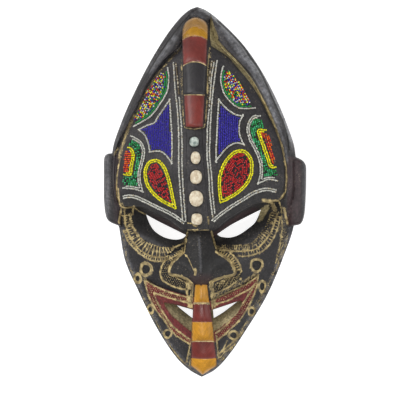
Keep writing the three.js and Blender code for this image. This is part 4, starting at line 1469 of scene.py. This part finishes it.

--

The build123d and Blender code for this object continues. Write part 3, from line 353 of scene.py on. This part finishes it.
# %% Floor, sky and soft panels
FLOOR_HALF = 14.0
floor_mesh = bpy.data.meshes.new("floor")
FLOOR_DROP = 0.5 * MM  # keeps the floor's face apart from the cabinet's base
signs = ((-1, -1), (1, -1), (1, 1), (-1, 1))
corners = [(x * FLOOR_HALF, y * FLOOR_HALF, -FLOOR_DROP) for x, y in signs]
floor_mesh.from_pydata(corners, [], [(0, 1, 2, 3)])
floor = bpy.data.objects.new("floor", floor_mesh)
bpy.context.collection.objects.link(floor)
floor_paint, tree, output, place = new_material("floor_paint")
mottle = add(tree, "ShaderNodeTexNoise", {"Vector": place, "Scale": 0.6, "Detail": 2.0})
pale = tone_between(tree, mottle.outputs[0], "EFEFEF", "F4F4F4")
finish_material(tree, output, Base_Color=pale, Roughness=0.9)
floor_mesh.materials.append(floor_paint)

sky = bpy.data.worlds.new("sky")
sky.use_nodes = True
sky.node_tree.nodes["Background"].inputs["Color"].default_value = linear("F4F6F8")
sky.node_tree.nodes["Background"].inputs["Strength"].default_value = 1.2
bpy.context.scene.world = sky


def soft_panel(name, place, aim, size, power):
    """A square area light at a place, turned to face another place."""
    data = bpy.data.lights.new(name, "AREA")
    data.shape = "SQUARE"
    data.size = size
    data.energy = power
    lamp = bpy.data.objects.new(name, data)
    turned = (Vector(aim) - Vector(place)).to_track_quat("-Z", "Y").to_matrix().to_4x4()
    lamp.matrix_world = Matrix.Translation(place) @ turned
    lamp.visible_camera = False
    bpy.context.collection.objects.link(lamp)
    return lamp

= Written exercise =
Gather all lines with the string "Blender" from the data.

= Complete response =
Keep writing the three.js and Blender code for this image. This is part 4, starting at line 1469 of scene.py. This part finishes it.
The build123d and Blender code for this object continues. Write part 3, from line 353 of scene.py on. This part finishes it.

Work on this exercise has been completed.